The center's actual forecasting responsibilities are in the western Pacific and Indian oceans. Callahan explained that the civilian National Hurricane Center and Central Pacific Hurricane Center share tropical cyclone forecasting responsibilities for the Atlantic and the Pacific region east of the International Dateline.
"We actually only do the forecasting west of the dateline," Callahan noted, "but our area includes both the northern and southern hemispheres." Since the seasons are reversed in the southern hemisphere, that means the center is kept busy throughout the year.
"So it's a year-round job here, and with both hemispheres in the Pacific and Indian Ocean, we actually cover about 89 percent of the world's tropical cyclones," Callahan said. He explained that JTWC provides forecasts to military bases and ships, U.S. embassies, and U.S. territories such as Guam that fall under their area of responsibility.

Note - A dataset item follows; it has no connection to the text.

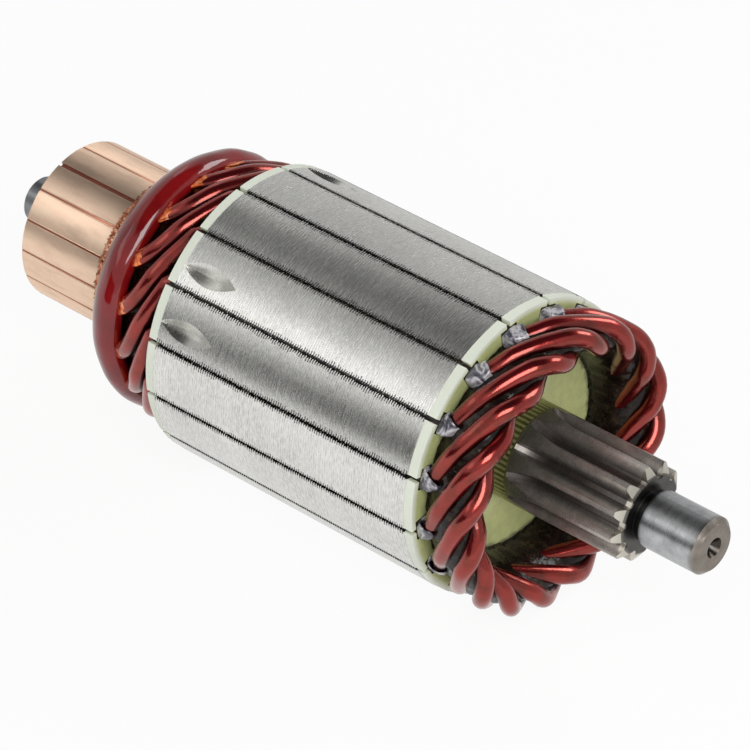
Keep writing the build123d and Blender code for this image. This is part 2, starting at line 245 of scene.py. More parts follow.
def lamination_steel(steel, pitch):
    """Silicon steel sheet, stacked and ground round: hair lines where sheets meet, a satin
    grey sheen across them with painted highlights, and ragged painted shade along each slot's mouth."""
    material, tree, shader, place = begin("silicon_steel_ground_stack", Metallic=1.0)
    x, angle, radius = round_place(tree, place)
    # Two sheets meet in a line that takes 0.3 of a sheet's thickness
    sheet = add(tree, "Math", {0: x, 1: pitch}, operation="DIVIDE")
    number = add(tree, "Math", {0: sheet}, operation="FLOOR")
    part = add(tree, "Math", {0: sheet}, operation="FRACT")
    joint = add(tree, "MapRange", {"Value": part, "From Max": 0.3, "To Min": 1.0, "To Max": 0.0})
    tone = add(tree, "TexWhiteNoise", {"W": number}, noise_dimensions="1D")
    tone = add(tree, "Math", {0: tone, 1: 0.09}, operation="MULTIPLY")
    # Grinding scratches run round the stack, 0.2 mm apart and some 6 mm long
    scratch = wrapped(tree, x, angle, CORE_RADIUS, along=0.2, around=6.17)
    scratch = add(tree, "TexNoise", {"Vector": scratch, "Scale": 1.0, "Detail": 3.0, "Roughness": 0.7})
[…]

"Our main products are the storm track, the horizontal extent of the winds and the intensity of the systems," Callahan said. "These forecasts are very complex, so we use very large numerical models that are run on super computers. We actually have a large suite of these computer models. Some are run here at Joint Typhoon Warning Center, but most are run elsewhere.

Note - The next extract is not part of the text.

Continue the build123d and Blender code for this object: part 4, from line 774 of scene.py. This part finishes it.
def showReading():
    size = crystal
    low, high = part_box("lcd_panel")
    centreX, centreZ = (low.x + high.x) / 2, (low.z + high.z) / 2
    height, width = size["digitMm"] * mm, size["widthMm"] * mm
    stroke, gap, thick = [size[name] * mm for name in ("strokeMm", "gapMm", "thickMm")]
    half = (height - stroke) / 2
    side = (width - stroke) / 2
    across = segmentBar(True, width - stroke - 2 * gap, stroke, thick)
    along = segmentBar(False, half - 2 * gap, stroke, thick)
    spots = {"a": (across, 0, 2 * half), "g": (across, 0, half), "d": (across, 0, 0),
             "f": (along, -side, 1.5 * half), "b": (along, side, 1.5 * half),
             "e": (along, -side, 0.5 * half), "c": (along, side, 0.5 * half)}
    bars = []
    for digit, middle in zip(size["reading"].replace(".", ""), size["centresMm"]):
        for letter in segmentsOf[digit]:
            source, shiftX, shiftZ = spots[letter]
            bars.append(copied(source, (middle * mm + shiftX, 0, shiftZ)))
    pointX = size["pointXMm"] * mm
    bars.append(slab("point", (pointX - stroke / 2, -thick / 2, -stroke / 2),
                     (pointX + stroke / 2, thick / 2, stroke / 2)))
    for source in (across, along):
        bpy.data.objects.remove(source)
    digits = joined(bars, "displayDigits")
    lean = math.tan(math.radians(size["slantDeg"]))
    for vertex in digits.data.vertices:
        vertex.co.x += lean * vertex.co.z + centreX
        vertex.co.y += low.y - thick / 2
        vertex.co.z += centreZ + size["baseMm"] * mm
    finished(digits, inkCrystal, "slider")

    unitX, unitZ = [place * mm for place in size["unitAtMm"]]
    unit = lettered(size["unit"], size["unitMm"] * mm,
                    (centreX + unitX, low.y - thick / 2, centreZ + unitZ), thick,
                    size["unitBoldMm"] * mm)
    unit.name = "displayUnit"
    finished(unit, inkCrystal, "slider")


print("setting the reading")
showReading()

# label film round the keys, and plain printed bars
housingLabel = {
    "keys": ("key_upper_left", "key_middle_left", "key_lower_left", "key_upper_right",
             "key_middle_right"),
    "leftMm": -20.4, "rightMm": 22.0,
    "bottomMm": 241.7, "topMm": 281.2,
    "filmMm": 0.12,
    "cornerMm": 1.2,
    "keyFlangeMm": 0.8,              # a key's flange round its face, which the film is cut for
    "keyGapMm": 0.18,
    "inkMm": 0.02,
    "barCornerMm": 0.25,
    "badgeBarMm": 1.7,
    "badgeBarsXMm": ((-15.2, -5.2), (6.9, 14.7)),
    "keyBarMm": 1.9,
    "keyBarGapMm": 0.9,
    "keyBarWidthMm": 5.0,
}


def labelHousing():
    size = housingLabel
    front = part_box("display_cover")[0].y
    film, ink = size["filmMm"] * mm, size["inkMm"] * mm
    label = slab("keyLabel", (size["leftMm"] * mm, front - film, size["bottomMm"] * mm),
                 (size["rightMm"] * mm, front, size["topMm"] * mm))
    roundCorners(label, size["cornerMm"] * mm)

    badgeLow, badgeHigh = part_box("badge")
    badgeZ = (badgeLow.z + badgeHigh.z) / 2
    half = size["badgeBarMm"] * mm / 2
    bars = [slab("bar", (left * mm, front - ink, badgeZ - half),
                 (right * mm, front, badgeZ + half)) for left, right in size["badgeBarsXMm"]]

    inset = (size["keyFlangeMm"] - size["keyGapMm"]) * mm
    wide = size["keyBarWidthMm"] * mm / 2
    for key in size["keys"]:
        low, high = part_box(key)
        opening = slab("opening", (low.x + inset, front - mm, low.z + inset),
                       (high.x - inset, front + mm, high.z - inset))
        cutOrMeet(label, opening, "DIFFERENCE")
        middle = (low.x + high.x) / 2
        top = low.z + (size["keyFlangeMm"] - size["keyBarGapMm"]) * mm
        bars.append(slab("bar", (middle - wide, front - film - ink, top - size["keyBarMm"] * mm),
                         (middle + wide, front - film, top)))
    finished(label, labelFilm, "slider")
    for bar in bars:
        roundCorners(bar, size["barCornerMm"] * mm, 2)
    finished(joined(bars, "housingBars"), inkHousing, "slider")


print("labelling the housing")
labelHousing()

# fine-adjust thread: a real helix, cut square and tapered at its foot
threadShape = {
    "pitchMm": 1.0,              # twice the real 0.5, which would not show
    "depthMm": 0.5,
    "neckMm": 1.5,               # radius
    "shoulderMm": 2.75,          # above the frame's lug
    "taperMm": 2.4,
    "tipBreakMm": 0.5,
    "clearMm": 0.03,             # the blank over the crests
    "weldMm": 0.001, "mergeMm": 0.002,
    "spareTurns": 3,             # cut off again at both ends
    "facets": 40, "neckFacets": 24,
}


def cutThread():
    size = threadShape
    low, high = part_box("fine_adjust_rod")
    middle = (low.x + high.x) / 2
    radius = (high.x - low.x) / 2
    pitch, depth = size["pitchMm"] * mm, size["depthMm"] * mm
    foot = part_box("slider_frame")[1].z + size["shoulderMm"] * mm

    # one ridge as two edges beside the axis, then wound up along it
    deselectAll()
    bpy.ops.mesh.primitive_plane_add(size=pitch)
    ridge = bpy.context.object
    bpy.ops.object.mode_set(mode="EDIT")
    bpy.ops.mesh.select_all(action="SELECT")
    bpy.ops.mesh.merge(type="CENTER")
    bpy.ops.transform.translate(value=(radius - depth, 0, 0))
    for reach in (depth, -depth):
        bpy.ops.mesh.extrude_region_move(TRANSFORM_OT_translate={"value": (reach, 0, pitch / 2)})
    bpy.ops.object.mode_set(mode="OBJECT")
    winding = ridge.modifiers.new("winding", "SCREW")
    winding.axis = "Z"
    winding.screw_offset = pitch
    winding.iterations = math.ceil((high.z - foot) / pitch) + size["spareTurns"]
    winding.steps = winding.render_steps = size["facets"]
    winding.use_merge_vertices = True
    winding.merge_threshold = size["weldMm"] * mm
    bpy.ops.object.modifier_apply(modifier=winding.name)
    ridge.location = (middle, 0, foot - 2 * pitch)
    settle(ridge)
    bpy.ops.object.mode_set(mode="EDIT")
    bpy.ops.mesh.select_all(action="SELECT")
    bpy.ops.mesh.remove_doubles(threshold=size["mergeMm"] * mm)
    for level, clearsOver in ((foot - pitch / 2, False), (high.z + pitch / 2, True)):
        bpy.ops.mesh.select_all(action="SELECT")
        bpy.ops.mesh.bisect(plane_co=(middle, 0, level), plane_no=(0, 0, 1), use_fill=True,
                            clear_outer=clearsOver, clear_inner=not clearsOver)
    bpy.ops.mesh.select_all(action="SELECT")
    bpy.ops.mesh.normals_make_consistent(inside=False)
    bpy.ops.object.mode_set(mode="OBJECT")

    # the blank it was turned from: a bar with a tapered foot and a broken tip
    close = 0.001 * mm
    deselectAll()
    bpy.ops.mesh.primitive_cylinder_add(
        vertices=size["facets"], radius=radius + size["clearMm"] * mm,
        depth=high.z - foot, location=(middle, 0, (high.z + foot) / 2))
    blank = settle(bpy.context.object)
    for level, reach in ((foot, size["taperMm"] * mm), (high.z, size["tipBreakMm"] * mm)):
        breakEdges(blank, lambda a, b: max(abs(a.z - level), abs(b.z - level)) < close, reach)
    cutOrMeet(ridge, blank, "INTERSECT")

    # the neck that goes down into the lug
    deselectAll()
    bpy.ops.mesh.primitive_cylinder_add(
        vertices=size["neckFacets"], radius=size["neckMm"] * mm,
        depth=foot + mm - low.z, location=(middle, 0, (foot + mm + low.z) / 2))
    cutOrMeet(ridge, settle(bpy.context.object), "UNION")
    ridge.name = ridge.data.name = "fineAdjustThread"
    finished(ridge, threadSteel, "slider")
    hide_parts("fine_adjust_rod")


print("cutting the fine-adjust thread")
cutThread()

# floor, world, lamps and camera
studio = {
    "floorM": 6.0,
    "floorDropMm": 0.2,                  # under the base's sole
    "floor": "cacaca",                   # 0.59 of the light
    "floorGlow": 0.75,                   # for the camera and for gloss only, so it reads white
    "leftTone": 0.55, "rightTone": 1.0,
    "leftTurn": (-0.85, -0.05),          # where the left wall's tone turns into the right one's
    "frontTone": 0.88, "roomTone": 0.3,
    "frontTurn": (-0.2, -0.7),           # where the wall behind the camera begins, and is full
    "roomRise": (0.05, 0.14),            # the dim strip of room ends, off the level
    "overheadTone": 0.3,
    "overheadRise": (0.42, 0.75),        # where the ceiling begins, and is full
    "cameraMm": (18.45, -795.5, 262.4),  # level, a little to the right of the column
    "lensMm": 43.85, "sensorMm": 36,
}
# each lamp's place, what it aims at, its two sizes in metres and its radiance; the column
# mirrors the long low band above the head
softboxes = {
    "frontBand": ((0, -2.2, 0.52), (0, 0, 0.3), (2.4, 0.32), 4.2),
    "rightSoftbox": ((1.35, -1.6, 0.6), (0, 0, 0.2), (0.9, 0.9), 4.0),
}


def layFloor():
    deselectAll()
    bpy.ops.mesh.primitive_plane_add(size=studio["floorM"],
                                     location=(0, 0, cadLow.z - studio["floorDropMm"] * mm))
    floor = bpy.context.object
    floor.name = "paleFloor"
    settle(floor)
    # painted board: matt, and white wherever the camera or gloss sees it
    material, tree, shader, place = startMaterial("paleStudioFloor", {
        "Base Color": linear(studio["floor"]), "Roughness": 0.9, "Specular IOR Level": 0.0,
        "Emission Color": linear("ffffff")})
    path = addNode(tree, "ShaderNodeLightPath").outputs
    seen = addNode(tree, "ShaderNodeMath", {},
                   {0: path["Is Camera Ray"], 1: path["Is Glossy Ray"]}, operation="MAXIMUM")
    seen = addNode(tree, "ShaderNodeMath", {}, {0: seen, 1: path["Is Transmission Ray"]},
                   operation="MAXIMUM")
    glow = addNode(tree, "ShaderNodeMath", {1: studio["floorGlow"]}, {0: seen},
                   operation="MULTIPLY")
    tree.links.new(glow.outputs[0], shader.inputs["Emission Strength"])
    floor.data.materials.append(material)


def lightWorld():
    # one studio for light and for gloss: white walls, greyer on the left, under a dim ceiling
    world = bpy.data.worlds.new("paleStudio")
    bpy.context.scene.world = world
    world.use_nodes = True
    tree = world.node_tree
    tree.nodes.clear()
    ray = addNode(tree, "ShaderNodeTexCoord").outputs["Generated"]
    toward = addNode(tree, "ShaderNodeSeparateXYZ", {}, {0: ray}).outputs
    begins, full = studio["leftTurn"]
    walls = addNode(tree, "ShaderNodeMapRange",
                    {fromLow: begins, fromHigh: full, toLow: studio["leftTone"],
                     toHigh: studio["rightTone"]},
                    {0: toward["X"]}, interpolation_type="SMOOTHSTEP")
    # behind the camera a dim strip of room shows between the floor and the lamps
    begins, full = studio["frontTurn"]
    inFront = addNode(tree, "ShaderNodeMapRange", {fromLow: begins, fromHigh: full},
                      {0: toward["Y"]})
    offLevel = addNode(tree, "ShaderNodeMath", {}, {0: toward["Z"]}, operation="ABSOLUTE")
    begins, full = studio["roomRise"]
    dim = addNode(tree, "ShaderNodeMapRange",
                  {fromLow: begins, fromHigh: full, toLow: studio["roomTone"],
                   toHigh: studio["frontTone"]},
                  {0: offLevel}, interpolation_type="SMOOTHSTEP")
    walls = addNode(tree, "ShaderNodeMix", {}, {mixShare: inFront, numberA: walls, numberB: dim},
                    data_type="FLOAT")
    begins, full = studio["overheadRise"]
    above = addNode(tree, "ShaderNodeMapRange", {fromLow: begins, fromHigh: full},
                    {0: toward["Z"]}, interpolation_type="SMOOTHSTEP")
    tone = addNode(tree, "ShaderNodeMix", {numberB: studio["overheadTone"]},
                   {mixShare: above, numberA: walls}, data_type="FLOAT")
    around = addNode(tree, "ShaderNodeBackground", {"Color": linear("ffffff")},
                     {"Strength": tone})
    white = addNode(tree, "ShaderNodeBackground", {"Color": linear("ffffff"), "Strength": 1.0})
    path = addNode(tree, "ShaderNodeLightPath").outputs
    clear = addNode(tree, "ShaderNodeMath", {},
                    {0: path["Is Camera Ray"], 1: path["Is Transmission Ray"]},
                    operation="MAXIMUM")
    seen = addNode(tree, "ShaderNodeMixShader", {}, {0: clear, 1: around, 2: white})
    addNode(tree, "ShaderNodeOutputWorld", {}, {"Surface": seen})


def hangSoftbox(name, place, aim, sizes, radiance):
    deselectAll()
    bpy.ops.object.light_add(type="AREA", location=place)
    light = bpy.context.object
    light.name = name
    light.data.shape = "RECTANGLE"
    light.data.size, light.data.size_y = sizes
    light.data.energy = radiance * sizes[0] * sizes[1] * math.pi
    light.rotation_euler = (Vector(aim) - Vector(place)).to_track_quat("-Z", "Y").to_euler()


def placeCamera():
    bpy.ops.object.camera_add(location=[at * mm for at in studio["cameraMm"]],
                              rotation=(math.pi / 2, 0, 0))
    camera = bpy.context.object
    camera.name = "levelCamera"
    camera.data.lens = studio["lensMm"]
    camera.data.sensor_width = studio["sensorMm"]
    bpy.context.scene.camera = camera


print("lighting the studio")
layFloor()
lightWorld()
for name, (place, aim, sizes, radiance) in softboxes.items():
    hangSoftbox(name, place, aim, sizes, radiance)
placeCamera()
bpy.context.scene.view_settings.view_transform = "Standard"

"For instance," he continued, "the Navy has some models that are being run at the Fleet Numerical Meteorology and Oceanography Center. The National Center for Environmental Prediction, which is [the National Oceanic and Atmospheric Administration's] computing center, runs some of these models. The Air Force Weather Agency runs a model for us."
He added that the center also uses computer models operated by Japan, Australia, the United Kingdom, and the European Center for Medium Range Weather Forecasts.
Callahan noted that the models all have their strengths and weaknesses. Some are global in scope, depicting the atmosphere over the entire Earth, and some are regional, providing a higher-resolution look. He explained that the larger models are useful for overall atmospheric flow and forecasting a storm's track.
"But we need the smaller regional models to be able to determine the structure of the cyclone, what the winds are, and how the system is actually behaving within the local environment," he added.
"We are getting excited about the Navy's global model called NOGAPS, which is starting to do a new four-dimensional data assimilation," Callahan said. "Instead of just getting a static picture, it's able to identify trends in the data and, hopefully, get a better initialization before the model starts to run.
"We have also just implemented the Navy's regional model, COAMPS," he continued. "It has a specialized tropical cyclone tracker that we're currently evaluating, and the Air Force Weather Agency is running a regional model called WRF that also is starting to implement a tropical cyclone tracker. So there's a lot of good model development right now, and some other research that we're starting to get excited about."
As for tropical cyclone reconnaissance, Callahan said JTWC monitors storms through a suite of remote sensing technologies set on geostationary and polar-orbiting satellites, along with shore and ship observations and surface radar imagery.
"The No. 1 tool we use is called the scatterometer, and that's able to give us a direction and wind speed of winds at the surface over the ocean," Callahan explained. "It does this through the polarization of microwave energy reflected off the little capillary waves, the tiny one- and two-millimeter waves that are being caused by the wind as it goes over the surface of the ocean."
In addition to traditional weather satellites normally used to track storm movement, Callahan described the use of such space-based sensing devices as microwave imagers and sounders, infrared and water vapor imagers, and radar altimeters. All combine to provide an understanding of the shape, structure, size, intensity and movement of the storm.
Callahan noted that the center has a public-facing Web site that offers regular tropical cyclone warnings, text and graphical products, satellite imagery, and significant weather bulletins. He cautioned, however, that JTWC services are primarily for the Defense Department, and while it may be useful to review the products, viewers should consult their local national meteorological agency for products pertinent to their locality.